1. Why conduct an allotment of shares?
An allotment of shares might be conducted for the following reasons
- To raise money for the Company
- To introduce new investors such as BES investors, Enterprise Ireland or Enterprise Board Investors
- To convert loans to share capital
- To introduce a golden share
- To put in place a group structure
- To fund a redemption of shares
- To implement a bonus issue of shares
2. What is an allotment of shares?
Shares are allocated in a company via a process known as allotment, which involves increasing the issued share capital of the company and adding the holder to the register of members.
3. What is the process?
Once an application for shares has been made to the company the directors can, subject to the Memorandum and Articles of the Company, accept the offer to subscribe for the shares and authorise the register of members to be updated. Before considering an allotment of shares the directors of the Company must make sure there is sufficient authorised share capital to facilitate the new issue and if not arrange for it to be increased.
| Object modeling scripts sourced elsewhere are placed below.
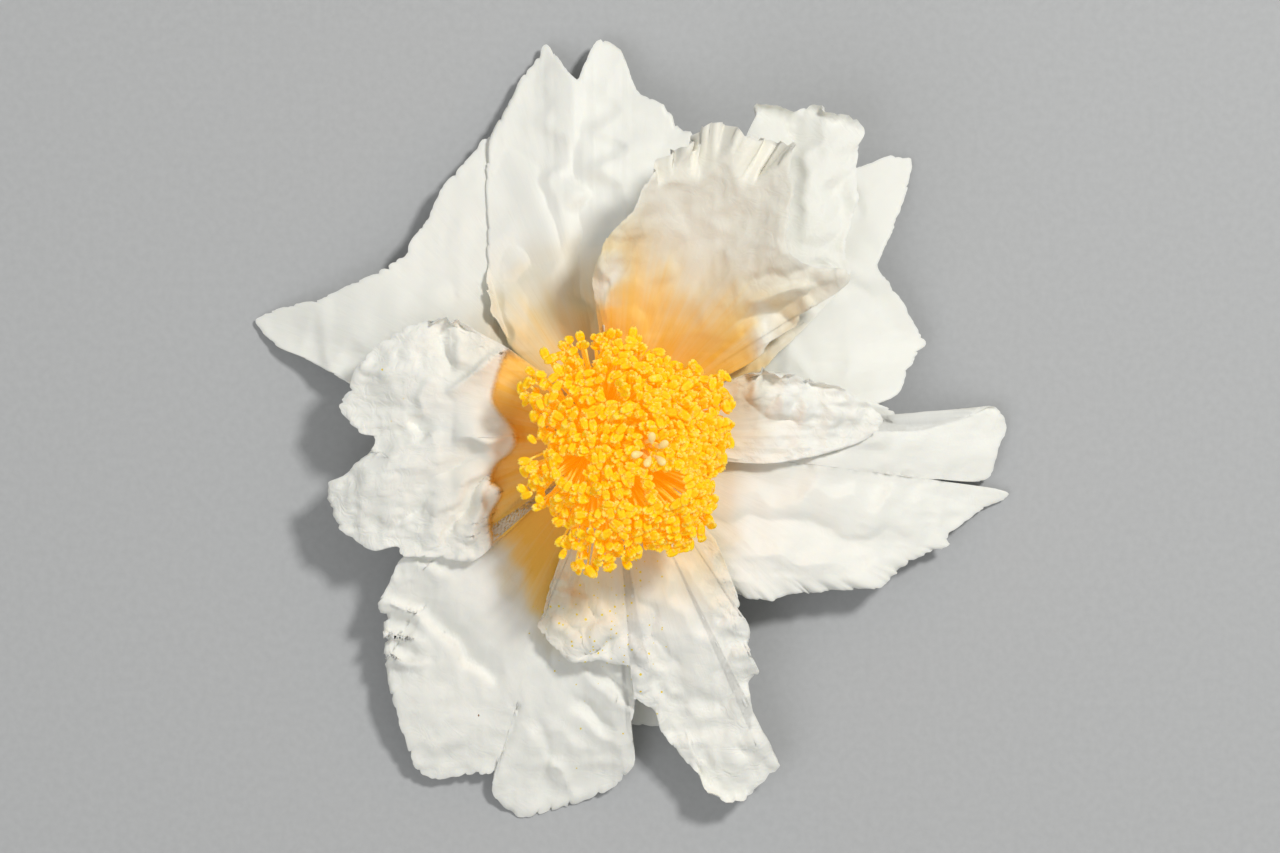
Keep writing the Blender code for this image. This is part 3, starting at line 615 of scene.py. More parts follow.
def roll_lengths(edge, roll):
    """How long a roll is at each point of the rim: half an ellipse round the point nearest to its place,
    so that two rolls side by side meet in a cusp."""
    run = np.concatenate([[0], np.cumsum(np.linalg.norm(np.diff(edge, axis=0), axis=1))])
    nearest = np.argmin(np.hypot(edge[:, 0] - roll[0], edge[:, 1] - roll[1]))
    return roll[3] * np.sqrt(np.clip(1 - ((run - run[nearest]) / roll[2]) ** 2, 0, 1))


def stretch_rim(edge, rolls):
    """Move the rim out by as much as its upward rolls will take it back in."""
    outward = edge * (1, 1, 0) - np.append(AXIS, 0)
    outward = outward / np.linalg.norm(outward, axis=1, keepdims=True)
    for roll in rolls:
        if roll[5] < 0:
            continue
        length = roll_lengths(edge, roll)
        share = np.linspace(0, 1, 24)[:, None]
        furthest = roll_shape(length * share, roll[4], roll[5])[0].max(axis=0)
        edge = edge + (length - furthest)[:, None] * outward
    return edge


def roll_rim(sheet, rolls):
    """Bend the last stretch of each vein out of the sheet, in the plane of the vein and the normal."""
    for roll in rolls:
        length = roll_lengths(sheet[-1], roll)
        steps = np.linalg.norm(np.diff(sheet, axis=0), axis=-1)
        left = np.vstack([np.cumsum(steps[::-1], axis=0)[::-1], 0 * steps[:1]])
        first = np.clip(np.argmax(left <= length, axis=0), 2, None)
        column = np.arange(sheet.shape[1])
        share = (left[first - 1, column] - length) / (left[first - 1, column] - left[first, column])
        before, after = sheet[first - 1, column], sheet[first, column]
        hinge = before + share[:, None] * (after - before)
        ahead = hinge - sheet[first - 2, column]
        ahead = ahead / np.linalg.norm(ahead, axis=1, keepdims=True)
        up = sheet_normals(sheet)[first - 2, column]
        out, rise = roll_shape(np.maximum(length - left, 0), roll[4], roll[5])
        bent = hinge + out[..., None] * ahead + rise[..., None] * up
        sheet = np.where((left < length)[..., None], bent, sheet)
    return sheet


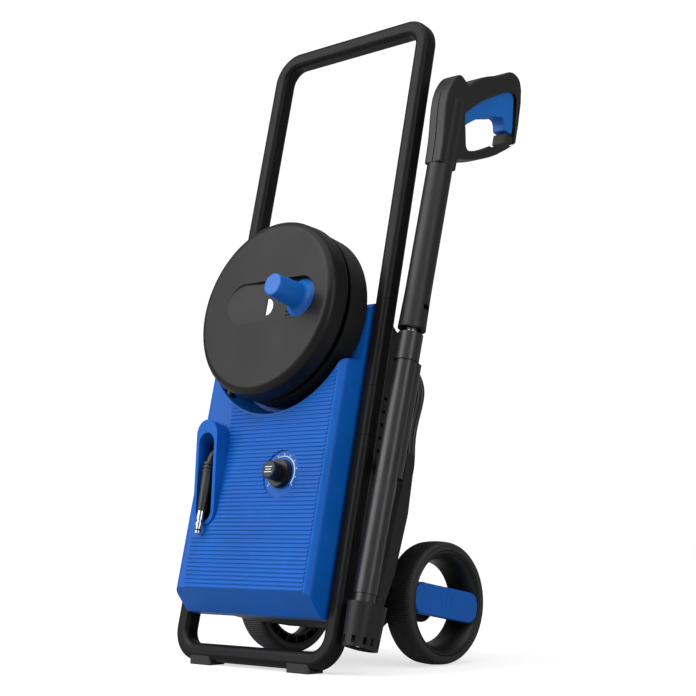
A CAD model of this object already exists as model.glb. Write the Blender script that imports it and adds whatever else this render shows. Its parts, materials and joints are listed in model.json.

They must also ensure that they have the authority to allot these shares and that pre-emption rights have been taken into consideration. The company secretary should arrange for the public record to be updated at the Companies Registration Office. Once all the necessary steps have been taken the share can be issued to the applicant and the relevant share certificate can be provided to the holder of the shares.
4. What are the benefits to your business?
An allotment of shares can be used to raise share capital, to give employees a stake in the company, to introduce different classes of shareholder with different rights and duties and to facilitate certain loan and investment schemes.